Specific Individual Provisions
- Recovery Rebates – Taxpayers with adjusted gross income of up to $75,000 ($150,000 joint filers) are eligible for recovery rebates of $1,200 ($2,400 joint filers). In addition, they are eligible for an additional recovery rebate of $500 per child. The rebate phases out at $99,000 of adjusted gross income ($198,000 joint filers).Even though the credit was not available in 2019, the IRS will be estimating the credit based on 2019 income tax returns filed (2018 returns if 2019 has not yet been filed) and treating the amount as a payment made against the 2019 tax. The IRS has been directed to issue refunds as quickly as possible.

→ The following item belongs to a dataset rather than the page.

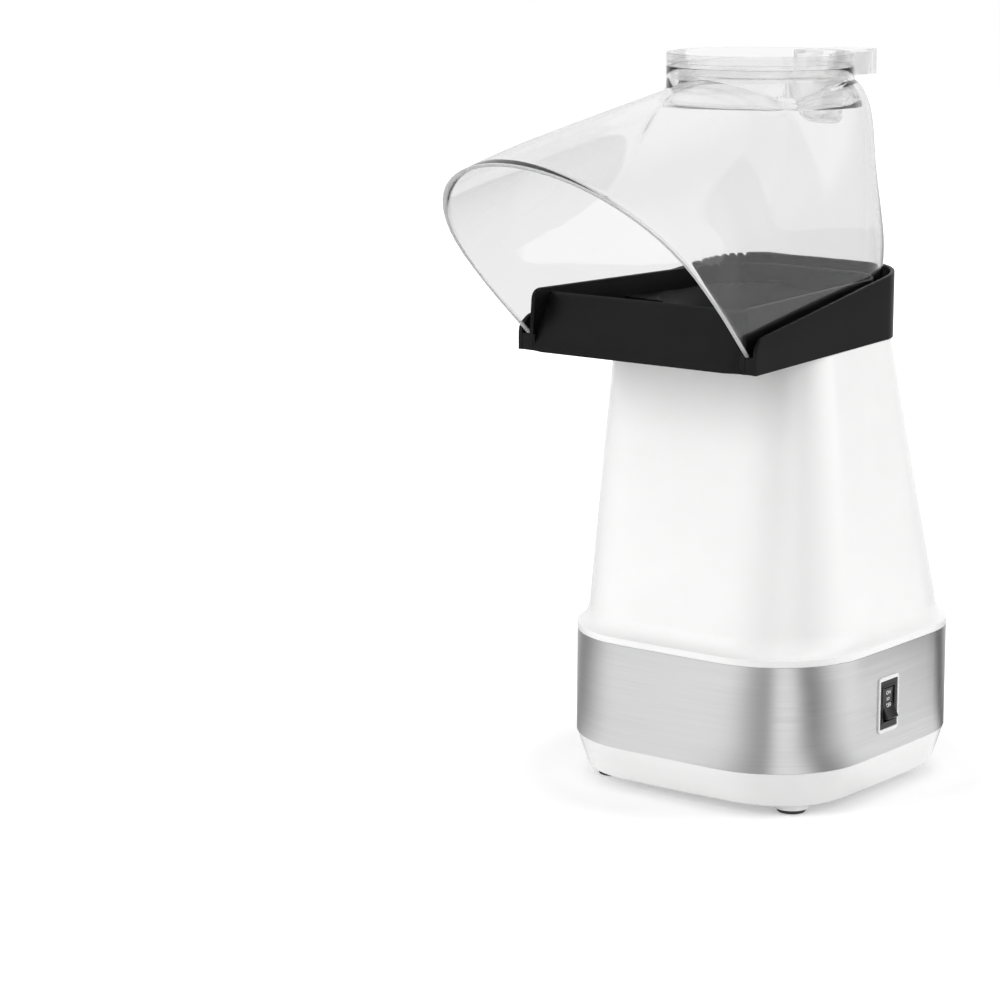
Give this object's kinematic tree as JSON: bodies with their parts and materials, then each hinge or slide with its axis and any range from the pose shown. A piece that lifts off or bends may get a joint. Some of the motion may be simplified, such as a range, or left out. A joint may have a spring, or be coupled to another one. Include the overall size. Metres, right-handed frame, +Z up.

- Retirement Funds – Early distribution penalties have been waived on distributions of up to $100,000 from qualified retirement accounts for COVID-19 related purposes made on or after January 1, 2020. In addition, such distributions would be subject to tax over 3 years and the taxpayer may re-contribute the funds within three years without regard to that year’s cap on contributions. The CARES Act provides that the required minimum distribution rules for certain retirement plans and accounts do not apply.
- Charitable Contributions – Taxpayers may deduct up to $300 of charitable contributions, whether they itemize or not. This is known as an “above the line” deduction. In addition, the 60% of adjusted gross income limitation for is suspended with regard to qualifying charitable contributions. There are some very specific rules that need to be considered, but essentially, for contributions to avoid the deduction limitation they must go directly to a charity and cannot be given to a Donor Advised Fund or supporting organization.
- Employer Education Payments – Normally, student loan payments made on behalf of an employee are considered as taxable compensation. The CARES Act adds these payments to the types of educational payments that are excludable from income if they are made before January 1, 2021. The per-employee limit for all educational payments $5,250. An eligible student loan repayment includes payments by the employer, whether paid to the employee or a lender, of principle or interest on any qualified higher education for the education of the employee.
- Other – Unemployment benefits have been relaxed for those individuals unable to work as a direct result of COVID-19. Unemployment will include an additional $600 per week above the maximum state benefit available for up to four months.
The above represents our best understanding and interpretation of the material covered as of the date of this post. Things are moving at a rapid pace, and as such, information is subject to change. This information is provided for informational purposes only and is not intended to be a substitute for obtaining accounting, tax, or financial advice from an accountant.